Immer mehr Menschen kaufen im Internet ein – letzthin vor allem auch mobil über Smartphones und Tablets. Für Unternehmen, auch für kleinere Unternehmen, birgt dieser wachsende Vertriebszweig Chancen, sowohl im B2C- als auch im B2B-Geschäft.

Bozen – Nach wie vor scheuen die meisten Südtiroler Unternehmen davor zurück, sich ernsthaft eine Investition in den Online-Handel zu überlegen. Zu kostspielig und zu risikoreich, sagen sie. Nicht zuletzt liegt diese Zurückhaltung daran, dass die heimischen Unternehmen tendenziell klein und inhabergeführt sind.
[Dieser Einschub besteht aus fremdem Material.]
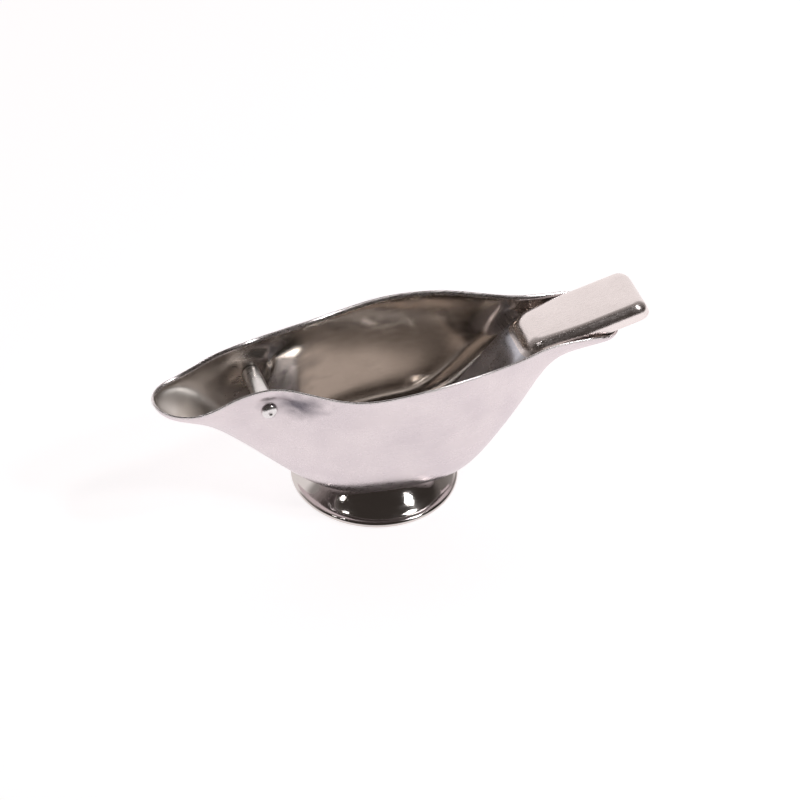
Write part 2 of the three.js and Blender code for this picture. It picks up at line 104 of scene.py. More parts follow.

In solchen Unternehmen ist die Bereitschaft für Innovationen im Vertrieb zwangsläufig unterdurchschnittlich ausgeprägt. So kommt es, dass der Wettbewerb im Online-Handel noch bescheiden ausfällt (und das gilt nicht nur für Südtirol), obwohl großes Potential an kaufbereiten Konsumenten gegeben wäre.

In Italien hinkt die E-Commerce-Branche nach wie vor hinter dem europäischen Durchschnitt hinterher. Nichtsdestotrotz muss beachtet werden, dass die Branche im vergangenen Jahr wieder zweistellig wuchs, und zwar um zwölf Prozent auf 21,2 Milliarden Euro. Das entspricht übrigens immerhin etwa zehn Prozent des gesamteuropäischen Online-Marktes. Die Zahl ist unbedingt durch die Brille der schwierigen wirtschaftlichen Lage zu lesen. Beeindruckender wirkt der Blick auf das gesamte vergangene Jahrzehnt: 2004 betrug der Umsatz des italienischen Online-Handels 1,6 Milliarden Euro, daraufhin verzeichnete die Branche Jahr für Jahr hohe Wachstumsraten zwischen 30 und 58 Prozent („e-commerce Italy Report“, Casaleggio).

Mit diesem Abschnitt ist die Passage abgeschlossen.